The general solutions are

\begin{align} &\frac{u_{l}(r)}{r} = C_{l} j_{l} (k'r), & r \leq a, \\ &\frac{u_{l}(r)}{r} = A_{l}j_{l}(kr) +Bn_{l}(kr), & r > a, \end{align}

where $k' = \sqrt{\frac{2m(E+V_0)}{\hbar^2}} \!$ and $k = \sqrt{\frac{2mE}{\hbar}}.\!$

Let us now consider bound states for the special case, $l=0.\!$ In this case, the centrifugal barrier drops out and the equations become

$\begin{cases} \left (\frac{-\hbar^2}{2m}\frac{d^2}{dr^2}-V_0\right )u_0=Eu_0, & 0\leq r< a \\ \frac{-\hbar^2}{2m}\frac{d^2u_0}{dr^2}=Eu_0, & r>a. \end{cases}$

The solution for this case is

$\begin{cases} u_0(r)=Ae^{ikr}+Be^{-ikr}, & 0\leq r< a \\ u_0(r)=Ce^{\kappa r}+De^{-\kappa r}, & r>a, \end{cases}$

where $\kappa=\frac{\sqrt{-2mE}}{\hbar}.$

Using the boundary condition, $u(0)=0,\!$ we find that $A=-B.\!$ The wave functions for $0\leq r thus reduces to

$u_0(r)=2iA\sin(kr)=\alpha\sin(kr),\!$

where $\alpha=2iA.\!$

For $r>a\!$, we know that $D=0\!$ since, as $r\rightarrow\infty,\!$ the wavefunction must go to zero.
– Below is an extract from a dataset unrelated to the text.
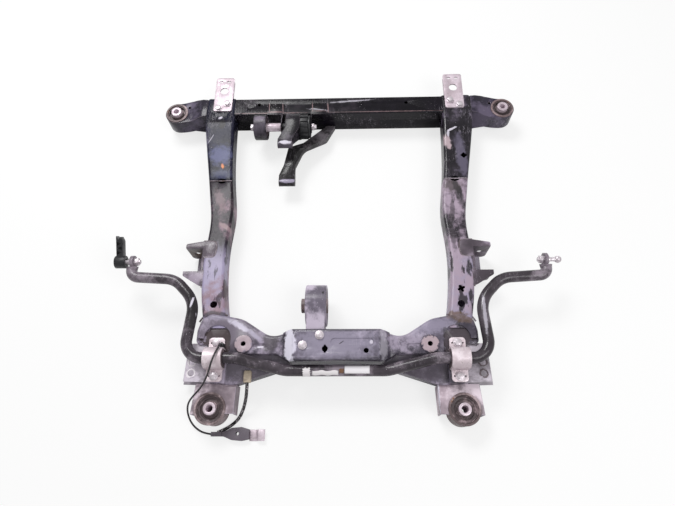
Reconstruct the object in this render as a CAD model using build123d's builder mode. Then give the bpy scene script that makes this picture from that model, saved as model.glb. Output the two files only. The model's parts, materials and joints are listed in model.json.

Therefore, for the region in which $r>a,\!$

$u_0(r)=Ce^{-\kappa r}.\!$

Using the conditions that at $r=a,\!$ the wave functions and their derivatives must be continuous yields the following equations:

$\alpha\sin{ka}=Ce^{-\kappa a}\!$

and

$k\alpha\cos{ka}=-\kappa Ce^{-\kappa a}.\!$

Dividing the second equation by the first, we obtain

$-k\cot{ka}=\kappa,\!$

which is just the solution for the odd states in a one-dimensional square well.

This, combined with the fact that

$\kappa^2+k^2=\frac{2mV_0}{\hbar^2},$

shows that no bound state exists if $V_0<\frac{\pi^2\hbar^2}{8ma^2}.$